Brendan Barber, general secretary if Trades Union Congress, said studies have revealed that directors of 100 top companies in the country can get an average 167,000 pounds a year as pension on retirement. On the contrary, a worker draws a pension of 6.344 pounds,
The TUC had carried out studies on 54 of the top 100 companies and it showed that 98 per cent of final salary schemes for executives have a normal retirement age of less than 65 -- just under 80 per cent actually allow retirement at 60 with no loss of pension.
Only one company has a mandatory retirement age of 65 but only for some directors. The research findings also indicated that the majority of the directors could gather funds in their salary schemes twice as quickly as the usual rate for normal workers. This will mean that the directors need to work half as long as workers to get full pension benefits.
In an earlier study, the National Association of Pension Funds had come out with data in 2004 that final salary schemes of only 22 per cent of workers in private sector had a normal retirement age of 60. A majority -- 70 per cent -- had to work on till 65 years of age before they can draw pension.
The Confederation of British Industry had recently criticised prime minister Tony Blair for not raising the retirement age of public sector workers. The TU's reaction comes in the wake of the stand taken by CBI.

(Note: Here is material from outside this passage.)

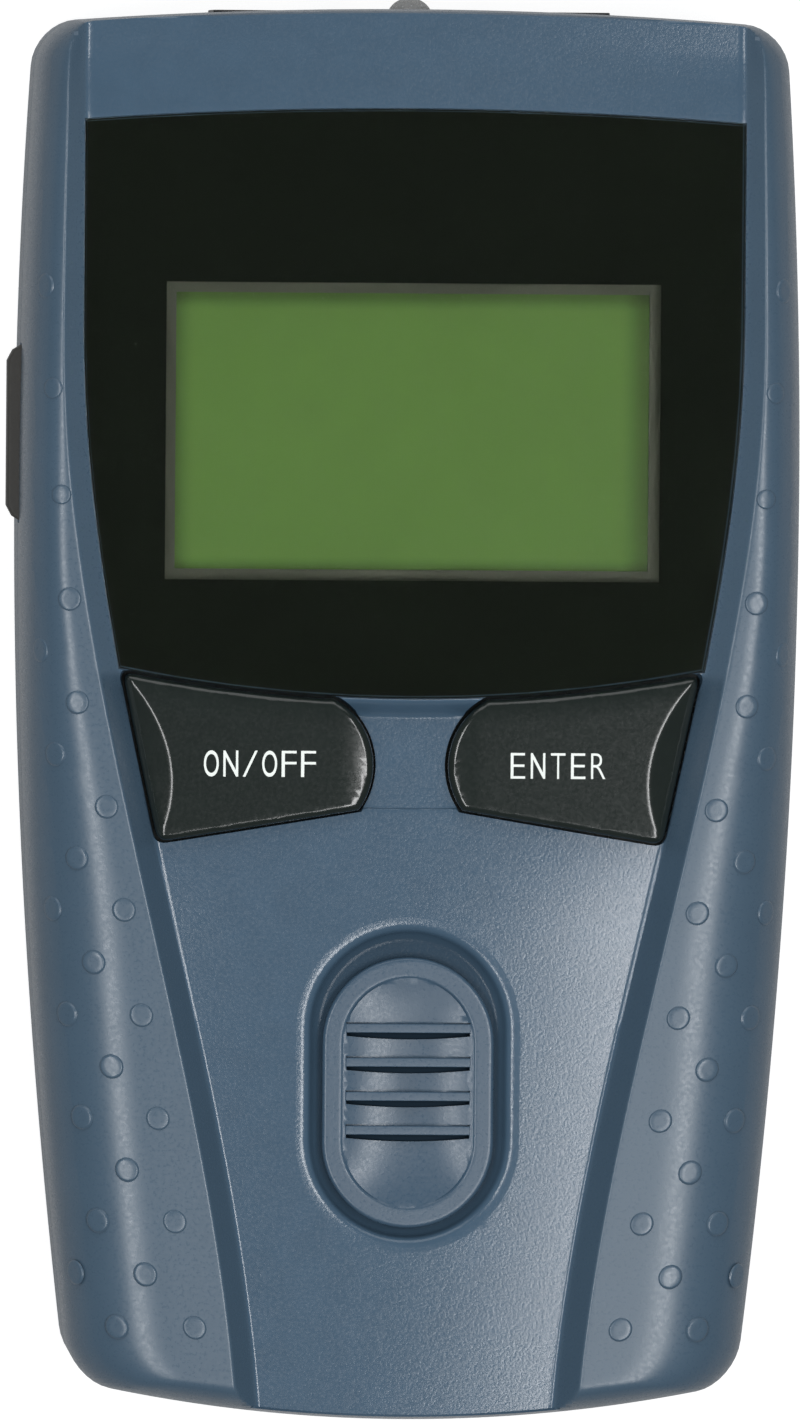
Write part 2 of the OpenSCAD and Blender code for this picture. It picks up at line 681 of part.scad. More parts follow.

John Sunderland, CBI president, in a letter to Blair, said the Prime Minister had set a “poor example to the country” by abandoning plans to raise the public sector retirement age. The letter was co-signed by Justin King, group chief executive of J Sainsbury, and Gordon Campbell, the BNFL chairman.
Barber said the top bosses "can expect to live long retirements on luxury pensions that are far more generous than their employees can expect. They should stop lecturing the rest of us on how we should get smaller pensions from a higher retirement age.”
Paul Kenny, acting general secretary of the GMB general union, said CBI cannot "lecture the rest of us about pay restraint, working until the age of 67 and demanding lower taxation”.
A CBI spokesperson, reacting to the criticism by the TUC, said the CBI had every right to comment on the pension issue as billions of pounds of tax levied on the businesses are spent on pensions.
A committee appointed by the government to look into the pensions issue -- headed by Lord Turner -- is expected to come out with its report shortly. On the basis of the recommendations, the government intends to publish a bill of sweeping pension and welfare reforms next spring.